> [Stated exercise] Find every line in the records below that holds the word "object", and copy it out.

> [Materials provided]
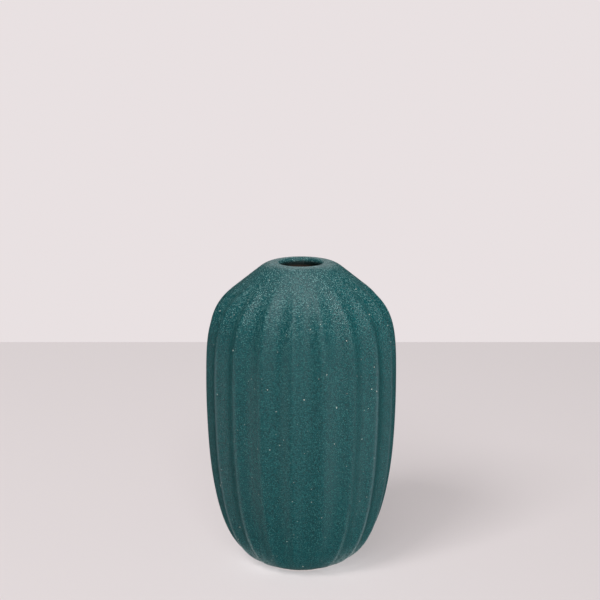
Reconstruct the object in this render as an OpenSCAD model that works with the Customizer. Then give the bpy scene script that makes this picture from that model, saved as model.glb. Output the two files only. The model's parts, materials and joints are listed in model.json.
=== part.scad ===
---
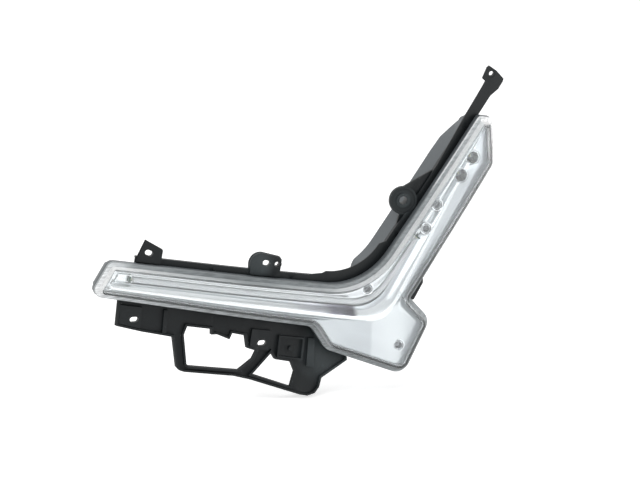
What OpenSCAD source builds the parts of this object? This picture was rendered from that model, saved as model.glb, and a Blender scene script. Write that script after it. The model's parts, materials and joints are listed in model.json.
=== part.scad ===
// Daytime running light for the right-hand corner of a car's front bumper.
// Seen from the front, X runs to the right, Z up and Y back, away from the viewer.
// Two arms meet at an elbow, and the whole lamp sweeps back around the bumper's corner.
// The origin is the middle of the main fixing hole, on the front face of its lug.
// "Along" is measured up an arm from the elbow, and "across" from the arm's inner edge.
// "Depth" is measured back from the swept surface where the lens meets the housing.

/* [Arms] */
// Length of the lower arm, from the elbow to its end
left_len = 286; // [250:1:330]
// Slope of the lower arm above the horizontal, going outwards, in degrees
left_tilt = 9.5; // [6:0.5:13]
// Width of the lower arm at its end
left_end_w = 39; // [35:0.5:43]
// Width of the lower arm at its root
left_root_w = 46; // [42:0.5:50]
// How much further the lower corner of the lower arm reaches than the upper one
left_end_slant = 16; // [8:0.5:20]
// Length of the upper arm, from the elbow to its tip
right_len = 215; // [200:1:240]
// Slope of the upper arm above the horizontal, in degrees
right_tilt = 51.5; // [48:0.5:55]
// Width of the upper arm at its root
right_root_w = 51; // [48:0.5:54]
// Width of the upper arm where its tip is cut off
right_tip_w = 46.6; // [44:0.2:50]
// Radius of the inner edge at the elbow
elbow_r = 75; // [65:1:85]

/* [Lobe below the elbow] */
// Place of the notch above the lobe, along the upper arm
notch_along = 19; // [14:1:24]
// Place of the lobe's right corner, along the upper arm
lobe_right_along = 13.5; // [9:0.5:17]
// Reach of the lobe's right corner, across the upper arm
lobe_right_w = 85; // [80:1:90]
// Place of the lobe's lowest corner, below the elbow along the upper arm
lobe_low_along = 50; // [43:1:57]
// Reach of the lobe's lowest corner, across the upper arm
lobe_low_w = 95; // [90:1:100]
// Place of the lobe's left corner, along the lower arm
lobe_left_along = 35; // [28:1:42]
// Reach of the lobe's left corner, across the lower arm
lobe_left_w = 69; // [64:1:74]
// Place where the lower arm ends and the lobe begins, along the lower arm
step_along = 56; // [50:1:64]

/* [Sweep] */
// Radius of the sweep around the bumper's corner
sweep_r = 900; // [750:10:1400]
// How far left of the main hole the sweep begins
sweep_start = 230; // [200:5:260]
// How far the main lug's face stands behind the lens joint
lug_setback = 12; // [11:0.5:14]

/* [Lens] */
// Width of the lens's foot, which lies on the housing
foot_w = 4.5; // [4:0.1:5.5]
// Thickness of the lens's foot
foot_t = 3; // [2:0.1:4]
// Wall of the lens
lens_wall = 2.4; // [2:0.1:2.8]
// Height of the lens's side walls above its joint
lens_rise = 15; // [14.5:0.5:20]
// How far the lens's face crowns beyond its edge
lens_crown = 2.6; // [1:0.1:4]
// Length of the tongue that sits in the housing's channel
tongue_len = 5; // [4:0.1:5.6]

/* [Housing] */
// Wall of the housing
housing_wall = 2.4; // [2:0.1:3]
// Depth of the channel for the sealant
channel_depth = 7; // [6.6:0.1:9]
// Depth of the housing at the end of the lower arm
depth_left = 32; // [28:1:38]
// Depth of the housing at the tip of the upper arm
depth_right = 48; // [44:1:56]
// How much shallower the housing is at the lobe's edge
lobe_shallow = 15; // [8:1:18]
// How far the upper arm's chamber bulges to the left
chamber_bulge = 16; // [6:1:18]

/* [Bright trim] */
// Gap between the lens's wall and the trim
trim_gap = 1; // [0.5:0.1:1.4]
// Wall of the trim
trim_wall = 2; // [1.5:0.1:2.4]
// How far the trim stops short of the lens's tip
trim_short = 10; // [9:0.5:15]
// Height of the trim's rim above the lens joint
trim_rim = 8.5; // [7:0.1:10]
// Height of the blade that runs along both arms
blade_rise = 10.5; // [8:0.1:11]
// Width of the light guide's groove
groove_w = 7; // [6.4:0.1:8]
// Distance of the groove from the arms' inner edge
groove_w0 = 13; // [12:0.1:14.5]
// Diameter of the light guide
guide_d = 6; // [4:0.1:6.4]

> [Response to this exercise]
Reconstruct the object in this render as an OpenSCAD model that works with the Customizer. Then give the bpy scene script that makes this picture from that model, saved as model.glb. Output the two files only. The model's parts, materials and joints are listed in model.json.
What OpenSCAD source builds the parts of this object? This picture was rendered from that model, saved as model.glb, and a Blender scene script. Write that script after it. The model's parts, materials and joints are listed in model.json.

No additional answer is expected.